## [INFORMATION SUPPLIED]

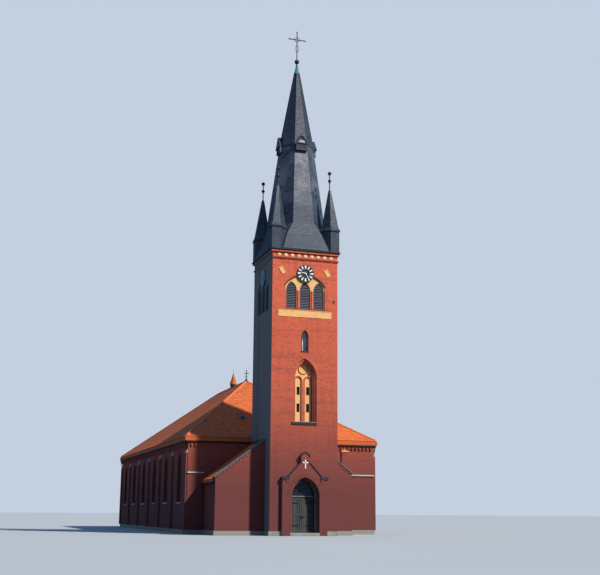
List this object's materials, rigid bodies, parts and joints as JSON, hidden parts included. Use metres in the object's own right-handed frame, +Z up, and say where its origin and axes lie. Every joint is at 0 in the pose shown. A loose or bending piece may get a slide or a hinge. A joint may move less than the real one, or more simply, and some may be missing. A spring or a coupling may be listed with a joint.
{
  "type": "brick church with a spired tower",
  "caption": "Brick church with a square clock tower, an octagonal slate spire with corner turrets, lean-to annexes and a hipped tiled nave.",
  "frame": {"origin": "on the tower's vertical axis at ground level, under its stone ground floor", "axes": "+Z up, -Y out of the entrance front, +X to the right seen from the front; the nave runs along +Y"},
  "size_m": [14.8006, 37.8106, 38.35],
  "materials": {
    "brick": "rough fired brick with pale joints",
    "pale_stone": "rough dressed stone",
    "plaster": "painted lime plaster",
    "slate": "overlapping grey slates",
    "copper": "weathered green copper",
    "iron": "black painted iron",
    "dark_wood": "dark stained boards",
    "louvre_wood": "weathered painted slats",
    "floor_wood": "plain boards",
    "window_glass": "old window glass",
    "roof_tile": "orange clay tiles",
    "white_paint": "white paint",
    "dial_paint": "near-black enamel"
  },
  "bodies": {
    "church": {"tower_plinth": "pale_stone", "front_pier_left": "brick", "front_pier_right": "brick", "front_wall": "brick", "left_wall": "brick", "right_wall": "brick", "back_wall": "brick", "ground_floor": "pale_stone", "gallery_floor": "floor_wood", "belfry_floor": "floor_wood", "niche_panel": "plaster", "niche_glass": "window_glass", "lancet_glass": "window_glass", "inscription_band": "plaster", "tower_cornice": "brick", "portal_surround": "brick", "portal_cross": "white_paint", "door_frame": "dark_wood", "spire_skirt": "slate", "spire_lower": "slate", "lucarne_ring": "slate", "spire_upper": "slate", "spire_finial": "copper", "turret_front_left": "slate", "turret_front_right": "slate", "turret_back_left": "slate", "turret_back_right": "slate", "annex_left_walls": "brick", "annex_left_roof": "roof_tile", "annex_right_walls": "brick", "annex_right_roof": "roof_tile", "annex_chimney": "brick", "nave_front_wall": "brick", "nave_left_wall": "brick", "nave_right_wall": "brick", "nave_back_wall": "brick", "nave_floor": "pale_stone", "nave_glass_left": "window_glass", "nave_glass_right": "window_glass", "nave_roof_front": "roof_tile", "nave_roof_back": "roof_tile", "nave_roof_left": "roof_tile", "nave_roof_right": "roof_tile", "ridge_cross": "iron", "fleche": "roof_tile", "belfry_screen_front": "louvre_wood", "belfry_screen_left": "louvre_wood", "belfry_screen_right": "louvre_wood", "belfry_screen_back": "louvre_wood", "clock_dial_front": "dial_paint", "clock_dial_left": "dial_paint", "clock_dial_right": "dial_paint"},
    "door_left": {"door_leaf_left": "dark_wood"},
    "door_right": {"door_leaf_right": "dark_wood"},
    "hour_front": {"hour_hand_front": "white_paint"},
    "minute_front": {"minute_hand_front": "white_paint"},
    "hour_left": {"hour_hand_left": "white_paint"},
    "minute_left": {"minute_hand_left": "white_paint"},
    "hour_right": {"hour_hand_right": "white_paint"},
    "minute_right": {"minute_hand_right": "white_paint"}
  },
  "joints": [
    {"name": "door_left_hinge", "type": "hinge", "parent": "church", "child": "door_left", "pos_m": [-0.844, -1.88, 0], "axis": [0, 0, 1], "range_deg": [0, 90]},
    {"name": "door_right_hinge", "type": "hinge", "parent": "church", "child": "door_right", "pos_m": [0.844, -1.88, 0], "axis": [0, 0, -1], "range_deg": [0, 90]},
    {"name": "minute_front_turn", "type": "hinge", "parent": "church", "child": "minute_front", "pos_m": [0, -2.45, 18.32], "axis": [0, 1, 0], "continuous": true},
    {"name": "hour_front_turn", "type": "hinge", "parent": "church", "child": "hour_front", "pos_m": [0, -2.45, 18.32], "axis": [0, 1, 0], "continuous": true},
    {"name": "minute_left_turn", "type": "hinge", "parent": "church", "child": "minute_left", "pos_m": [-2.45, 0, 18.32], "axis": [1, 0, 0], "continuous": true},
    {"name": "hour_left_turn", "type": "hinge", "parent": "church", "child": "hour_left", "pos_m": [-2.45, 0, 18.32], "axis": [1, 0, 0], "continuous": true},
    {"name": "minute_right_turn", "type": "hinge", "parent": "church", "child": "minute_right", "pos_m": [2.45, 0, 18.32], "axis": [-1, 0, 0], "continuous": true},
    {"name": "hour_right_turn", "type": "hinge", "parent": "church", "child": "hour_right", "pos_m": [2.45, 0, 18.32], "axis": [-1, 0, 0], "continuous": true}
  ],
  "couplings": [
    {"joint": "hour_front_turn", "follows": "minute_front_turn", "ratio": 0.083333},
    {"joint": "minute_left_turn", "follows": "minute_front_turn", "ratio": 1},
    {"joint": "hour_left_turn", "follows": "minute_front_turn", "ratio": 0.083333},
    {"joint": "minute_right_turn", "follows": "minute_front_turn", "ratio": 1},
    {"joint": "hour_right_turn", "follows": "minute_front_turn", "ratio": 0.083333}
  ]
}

## [BRIEF]
Check every line of the material for the string "axes" and give the number of lines that have it, without anything else.

## [EXERCISE SOLUTION]
2